Begin Provided data

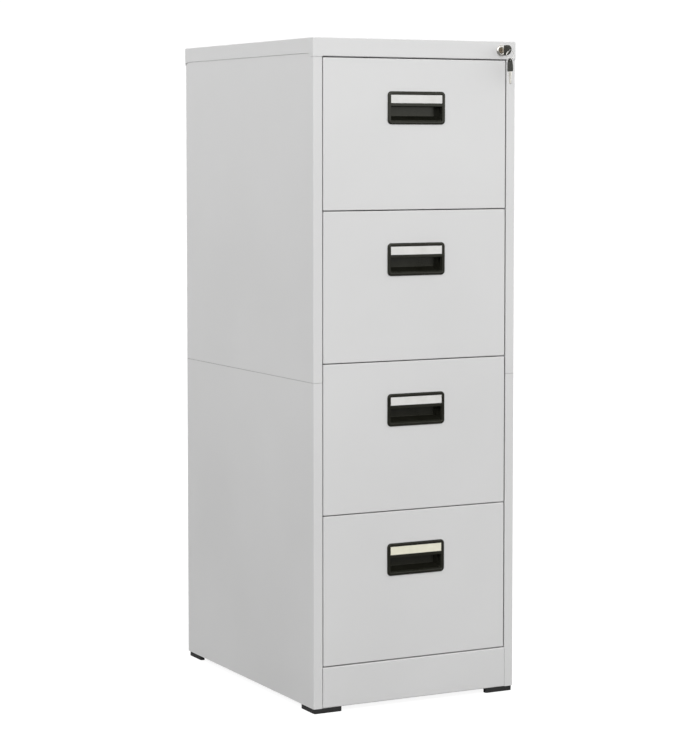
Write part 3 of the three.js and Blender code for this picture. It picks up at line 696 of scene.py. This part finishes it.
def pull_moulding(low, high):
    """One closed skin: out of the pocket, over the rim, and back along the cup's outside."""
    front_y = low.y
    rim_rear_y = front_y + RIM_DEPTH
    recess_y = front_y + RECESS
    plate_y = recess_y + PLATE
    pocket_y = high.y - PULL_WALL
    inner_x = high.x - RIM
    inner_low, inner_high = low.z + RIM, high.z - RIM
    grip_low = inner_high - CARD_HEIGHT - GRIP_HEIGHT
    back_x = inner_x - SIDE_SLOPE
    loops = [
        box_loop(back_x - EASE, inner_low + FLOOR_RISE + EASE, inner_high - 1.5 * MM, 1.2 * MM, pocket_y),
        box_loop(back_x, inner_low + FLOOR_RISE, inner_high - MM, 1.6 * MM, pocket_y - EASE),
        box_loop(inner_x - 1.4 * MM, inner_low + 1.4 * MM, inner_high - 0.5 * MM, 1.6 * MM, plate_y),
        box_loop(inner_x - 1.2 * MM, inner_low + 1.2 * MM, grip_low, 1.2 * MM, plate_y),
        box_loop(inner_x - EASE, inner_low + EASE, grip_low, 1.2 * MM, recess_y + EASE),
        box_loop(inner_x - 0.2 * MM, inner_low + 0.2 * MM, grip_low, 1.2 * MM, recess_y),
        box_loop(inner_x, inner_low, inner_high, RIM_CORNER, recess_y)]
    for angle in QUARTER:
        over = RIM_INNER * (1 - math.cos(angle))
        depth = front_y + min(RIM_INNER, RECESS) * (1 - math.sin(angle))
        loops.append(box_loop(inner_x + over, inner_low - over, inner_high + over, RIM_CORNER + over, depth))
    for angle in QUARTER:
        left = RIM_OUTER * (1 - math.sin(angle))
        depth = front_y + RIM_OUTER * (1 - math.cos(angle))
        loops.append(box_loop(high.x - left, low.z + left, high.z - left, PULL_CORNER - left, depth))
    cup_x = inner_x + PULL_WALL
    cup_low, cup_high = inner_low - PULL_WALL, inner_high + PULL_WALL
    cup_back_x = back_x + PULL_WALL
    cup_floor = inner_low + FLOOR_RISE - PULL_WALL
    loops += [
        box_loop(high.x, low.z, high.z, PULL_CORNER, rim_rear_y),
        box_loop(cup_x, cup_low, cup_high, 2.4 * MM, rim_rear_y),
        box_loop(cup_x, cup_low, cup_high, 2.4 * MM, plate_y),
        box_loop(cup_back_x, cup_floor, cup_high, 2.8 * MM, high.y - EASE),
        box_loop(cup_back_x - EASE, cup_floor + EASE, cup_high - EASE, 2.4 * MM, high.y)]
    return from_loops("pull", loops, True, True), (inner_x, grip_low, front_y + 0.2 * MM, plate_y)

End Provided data

Output the data above exactly, please, line for line.

Output below:
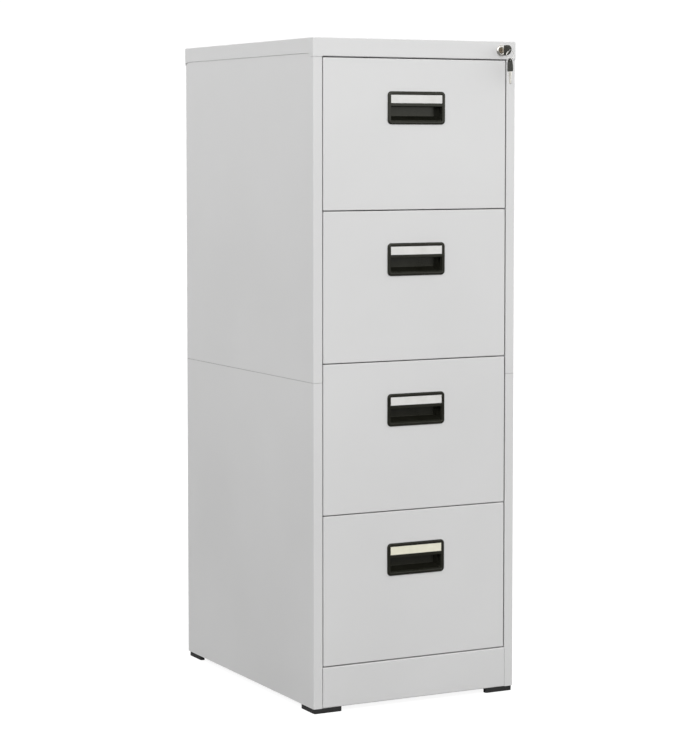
Write part 3 of the three.js and Blender code for this picture. It picks up at line 696 of scene.py. This part finishes it.
def pull_moulding(low, high):
    """One closed skin: out of the pocket, over the rim, and back along the cup's outside."""
    front_y = low.y
    rim_rear_y = front_y + RIM_DEPTH
    recess_y = front_y + RECESS
    plate_y = recess_y + PLATE
    pocket_y = high.y - PULL_WALL
    inner_x = high.x - RIM
    inner_low, inner_high = low.z + RIM, high.z - RIM
    grip_low = inner_high - CARD_HEIGHT - GRIP_HEIGHT
    back_x = inner_x - SIDE_SLOPE
    loops = [
        box_loop(back_x - EASE, inner_low + FLOOR_RISE + EASE, inner_high - 1.5 * MM, 1.2 * MM, pocket_y),
        box_loop(back_x, inner_low + FLOOR_RISE, inner_high - MM, 1.6 * MM, pocket_y - EASE),
        box_loop(inner_x - 1.4 * MM, inner_low + 1.4 * MM, inner_high - 0.5 * MM, 1.6 * MM, plate_y),
        box_loop(inner_x - 1.2 * MM, inner_low + 1.2 * MM, grip_low, 1.2 * MM, plate_y),
        box_loop(inner_x - EASE, inner_low + EASE, grip_low, 1.2 * MM, recess_y + EASE),
        box_loop(inner_x - 0.2 * MM, inner_low + 0.2 * MM, grip_low, 1.2 * MM, recess_y),
        box_loop(inner_x, inner_low, inner_high, RIM_CORNER, recess_y)]
    for angle in QUARTER:
        over = RIM_INNER * (1 - math.cos(angle))
        depth = front_y + min(RIM_INNER, RECESS) * (1 - math.sin(angle))
        loops.append(box_loop(inner_x + over, inner_low - over, inner_high + over, RIM_CORNER + over, depth))
    for angle in QUARTER:
        left = RIM_OUTER * (1 - math.sin(angle))
        depth = front_y + RIM_OUTER * (1 - math.cos(angle))
        loops.append(box_loop(high.x - left, low.z + left, high.z - left, PULL_CORNER - left, depth))
    cup_x = inner_x + PULL_WALL
    cup_low, cup_high = inner_low - PULL_WALL, inner_high + PULL_WALL
    cup_back_x = back_x + PULL_WALL
    cup_floor = inner_low + FLOOR_RISE - PULL_WALL
    loops += [
        box_loop(high.x, low.z, high.z, PULL_CORNER, rim_rear_y),
        box_loop(cup_x, cup_low, cup_high, 2.4 * MM, rim_rear_y),
        box_loop(cup_x, cup_low, cup_high, 2.4 * MM, plate_y),
        box_loop(cup_back_x, cup_floor, cup_high, 2.8 * MM, high.y - EASE),
        box_loop(cup_back_x - EASE, cup_floor + EASE, cup_high - EASE, 2.4 * MM, high.y)]
    return from_loops("pull", loops, True, True), (inner_x, grip_low, front_y + 0.2 * MM, plate_y)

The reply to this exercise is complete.